Effect of particle size, air flow and inhaler device on the aerosolisation of disodium cromoglycate powders

Recently, the dispersion of mannitol powders has demonstrated the importance of particle size, air flow and inhaler device ( Chew and Chan, 1999). The aim of the present study is to extend our investigation to a different compound, disodium cromoglycate (DSCG) powders. Solid state characteristics of the powders were assessed by particle sizing, scanning electron microscopy, X-ray powder diffraction, moisture content, particle density determination and freeze fracture. The aerosol behaviour of the powders was studied by dispersion using Rotahaler® and Dinkihaler®, connected to a four-stage liquid impinger operating at 30–120 l/min. Three amorphous powders with a mass median diameter (MMD) of 2.3, 3.7, 5.2 μm and a similar polydispersity were prepared.

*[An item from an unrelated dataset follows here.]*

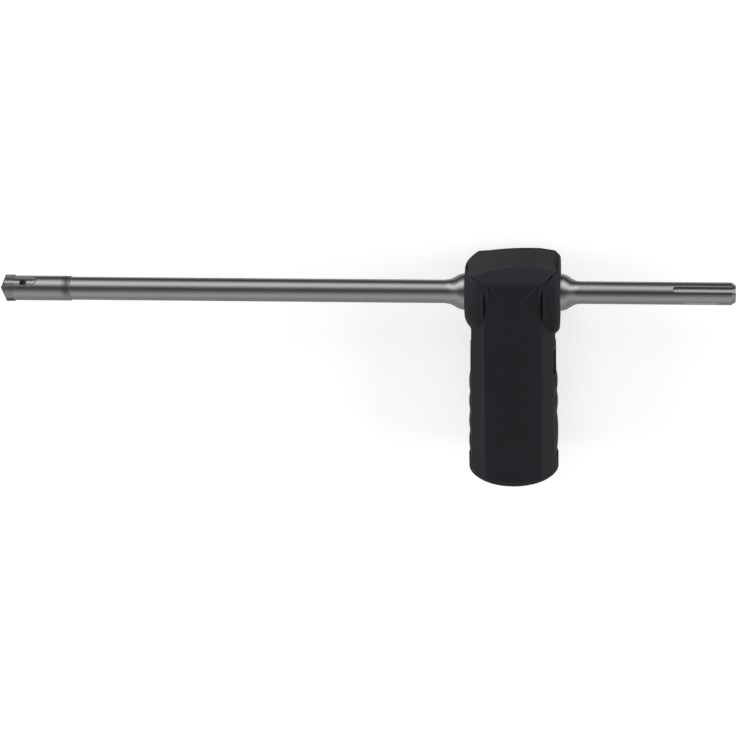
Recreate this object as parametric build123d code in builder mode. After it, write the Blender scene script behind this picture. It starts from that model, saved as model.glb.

The particles were nearly spherical with a particle density of 1.6 g/cm 3 and moisture content of 6.6 wt.%. Using Rotahaler®, the maximum fine particle fraction (FPF max) for all three powders was only 15 wt.%, attained at the highest flow of 120 l/min. Using Dinkihaler®, the FPF max was two to four times higher, being 36 and 29 wt.% for the 2.3 and 3.7 μm powder, respectively, at 60 l/min; and 18 wt.% for the 5.2 μm powder at 120 l/min. Hence, the study shows that the FPF in the DSCG powder aerosols was determined by the interaction of the particle size, air flow and inhaler design. The attribution of the amorphous nature and the different physico-chemical properties of the powder may explain the incomplete and low dispersibility of DSCG.